В апреле 1724 года Бенджамин отпросился у Кеймера и под предлогом встречи с друзьями отправился на небольшом судне в Бостон. И на этот раз путешествие было не без опасных приключений. Судно село на мель, и открылась большая течь. Команде и всем пассажирам пришлось откачивать воду, чтобы сняться с мели и продолжать плавание.

Через две недели судно, наконец, бросило якорь в гавани Бостона. Бенджамин не был в родном городе семь месяцев и появился там столь же неожиданно, как в свое время исчез. Дело в том, что Роберт Холмс еще не вернулся в Бостон и ничего не успел сообщить родным. «Мое неожиданное возвращение удивило семью, – вспоминал Франклин, – все они, однако, были очень рады видеть меня и оказали мне радушный прием, за исключением моего брата».

Джемс воспринял как личное оскорбление визит Бенджамина в типографию и его беседу с работниками. Его раздражало все: рассказы брата о том, как хорошо он устроился в Филадельфии, часы, модный, хорошо сшитый костюм и даже доллар, который он дал на выпивку своим бывшим товарищам по работе.

Визит в Бостон закончился безрезультатно. Отец не дал согласия на открытие типографии в Филадельфии. Старый Джозайа Франклин считал, что мальчишке, которому надо было ждать еще три года до совершеннолетия, рано начинать собственное дело. Его самолюбию льстило, что губернатор обращался к нему с письмом, где столь благожелательно отзывался о достоинствах его сына, но, умудренный богатым жизненным опытом, Джозайа считал, что вся эта затея преждевременна. Отец порекомендовал Бенджамину вести правильный нерасточительный образ жизни, копить деньги, и в двадцать один год открыть собственную типографию, пообещав при этом оказать посильную помощь. Таковы были довольно скромные результаты деловой части визита Бенджамина в Бостон.
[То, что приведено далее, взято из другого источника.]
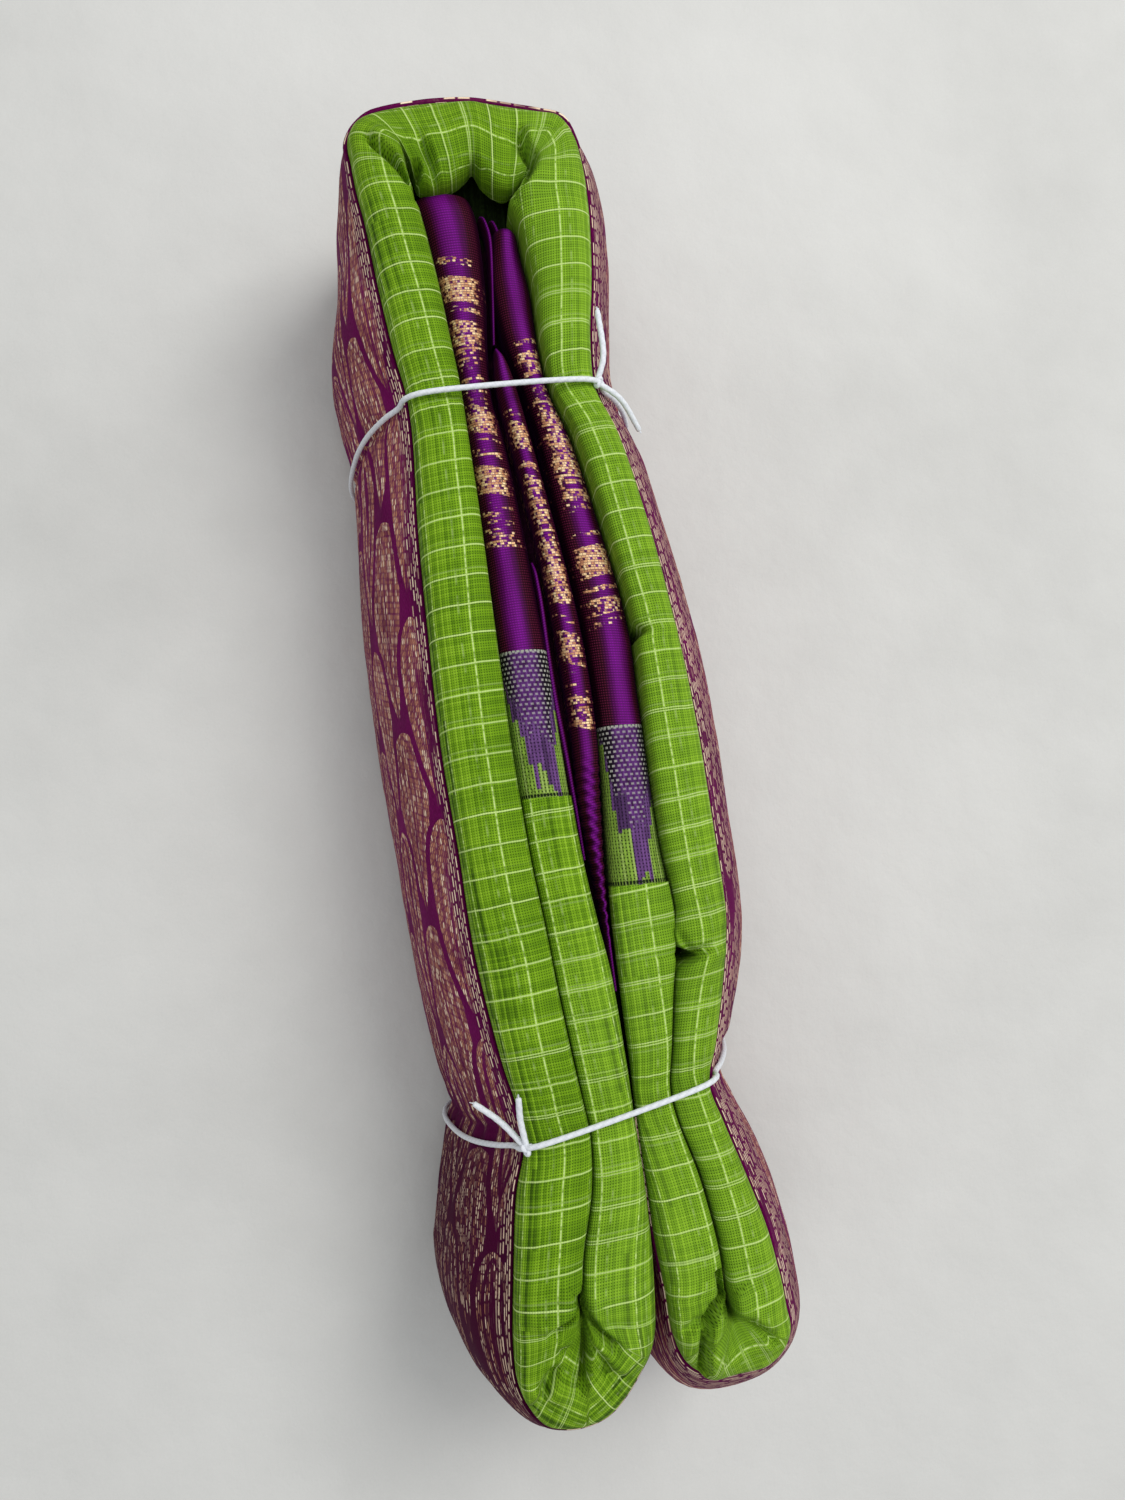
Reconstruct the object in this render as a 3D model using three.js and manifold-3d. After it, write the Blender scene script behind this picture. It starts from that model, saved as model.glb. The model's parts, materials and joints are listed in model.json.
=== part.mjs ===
// A folded saree, tied into a bundle with two strings and standing on its long folded edges.
//
// The saree is folded lengthwise to a strip about 96 mm high, and the strip is laid in a W, so
// that four arms lie side by side: outer left, inner left, inner right, outer right. It turns
// back at the top end (+Y) and at two lobes (-Y). The checked body rolls over the top edges, the
// brocade border is the outer wall, the end piece (pallu) shows between the inner arms.
// Units are millimetres, +Z is up, the bundle's length lies along Y.
import * as THREE from 'three';
import { mergeVertices } from 'three/addons/utils/BufferGeometryUtils.js';
import Module from 'manifold-3d';

const wasm = await Module();
wasm.setup();

// ---- driving sizes
const CLOTH = 2.0;          // wall of a stretch that shows
const SEAM = 0.3;           // between two stretches
const CORE_GAP = 0.8;       // between a stretch and the hidden layers
const EDGE_Z = 88;          // where the rolls meet the outer wall
const WALL_TOP = 86.5;      // upper edge of the border wall
const WALL_RISE = 26;       // how quickly the wall swells below its upper edge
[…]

Но его не очень огорчил отказ отца. Бенджамин рад был повидать родных и друзей детства. Особенно приятной была встреча с Джоном Коллинсом. Наслушавшись рассказов о том, как хорошо Франклин устроился в Филадельфии, Коллинс загорелся желанием перебраться в этот город и устроиться там на работу. Бенджамин с большим желанием откликнулся на просьбу Коллинса помочь ему в выполнении этих планов. Друзья договорились встретиться в Нью-Йорке, а оттуда уже вместе добираться до Филадельфии.

В Нью-Йорке Бенджамина представили губернатору, который, узнав о приезде молодого образованного типографа, пожелал познакомиться с ним. Франклин писал об этой встрече: «Губернатор принял меня с отменной учтивостью, показал мне свою библиотеку, которая была очень обширной, и мы долго беседовали о книгах и писателях. Это был уже второй губернатор, оказавший мне честь своим вниманием, и для бедного юноши вроде меня это было очень лестно».

В Нью-Йорке ожидал Франклина Джон Коллинс, приехавший туда несколькими днями раньше. Этому способному молодому человеку прочили в Бостоне блестящее будущее. По сравнению с Бенджамином у него было два преимущества: во-первых, Коллинсу удалось получить систематическое образование. Помимо этого, он имел большие способности к математике, чем никогда не мог похвастаться Франклин.

Но за время отсутствия Бенджамина Коллинс пристрастился к крепким напиткам и, вырвавшись в Нью-Йорк, пьянствовал с утра до вечера. В довершение ко всему у него была неуемная страсть к азартным играм. Коллинс быстро проиграл все свои небольшие деньги и сел на иждивение Франклина, которому пришлось оплатить его квартирные расходы и путевые издержки до Филадельфии. Эти непредвиденные расходы пробили огромную брешь в скромном бюджете Франклина. Но самое худшее было впереди. Бенджамину дали доверенность на получение денег в Пенсильвании. Сумма была по тем временам значительная – 35 фунтов. Хозяин этих денег Вернон просил Бенджамина сохранить их до тех пор, пока он не скажет, как ими распорядиться. Узнав о существовании этих денег, Коллинс начал беспрерывно одалживать у Бенджамина, обещая рассчитаться, как только устроится на работу. Беспробудное пьянство наложило отпечаток на внешность Коллинса, и его нигде не брали на работу. Все это время Джон продолжал жить за счет Франклина, но скоро пришел конец и деньгам Вернона.

«Я с ужасом думал о том, – вспоминал Франклин, – что я буду делать, если мне вдруг предложат уплатить эти деньги…

Я не оправдал доверия Вернона в отношении его денег, и это было одной из первых больших ошибок в моей жизни; эта история показала, что мой отец не особенно ошибался, когда считал, что я слишком молод для важного дела».